Abstract

The proliferation of fake news and its serious negative social influence push fake news detection methods to become necessary tools for web managers. Meanwhile, the multi-media nature of social media makes multi-modal fake news detection popular for its ability to capture more modal features than uni-modal detection methods. However, current literature on multi-modal detection is more likely to pursue the detection accuracy but ignore the robustness (the detection ability in the case of abnormality and malicious attack) of the detector. To address this problem, we propose a comprehensive robustness evaluation of multi-modal fake news detectors. In this work, we simulate the attack methods of malicious users and developers, i.e., posting fake news and injecting backdoors. Specifically, we evaluate multi-modal detectors with five adversarial and two backdoor attack methods.

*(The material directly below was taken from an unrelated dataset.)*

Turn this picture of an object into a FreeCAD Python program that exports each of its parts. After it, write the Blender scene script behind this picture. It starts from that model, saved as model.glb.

Experiment results imply that: (1) The detection performance of the state-of-the-art detectors degrades significantly under adversarial attacks, e.g., BDANN's detection accuracy on malicious news drops by 47% compared to normal, even worse than general detectors (Att-RNN); (2) Most multimodal detectors are more vulnerable to visual modality than textual modality; (3) Backdoor attacks on popular events news severely degrade detectors (accuracy dropped by an average of 20%); (4) These detectors degrade more (another 2% reduction in accuracy) when subjected to multi-modal attacks; (5) Defense methods will improve the robustness of multi-modal detectors, but cannot fully resist the effects of malicious attacks.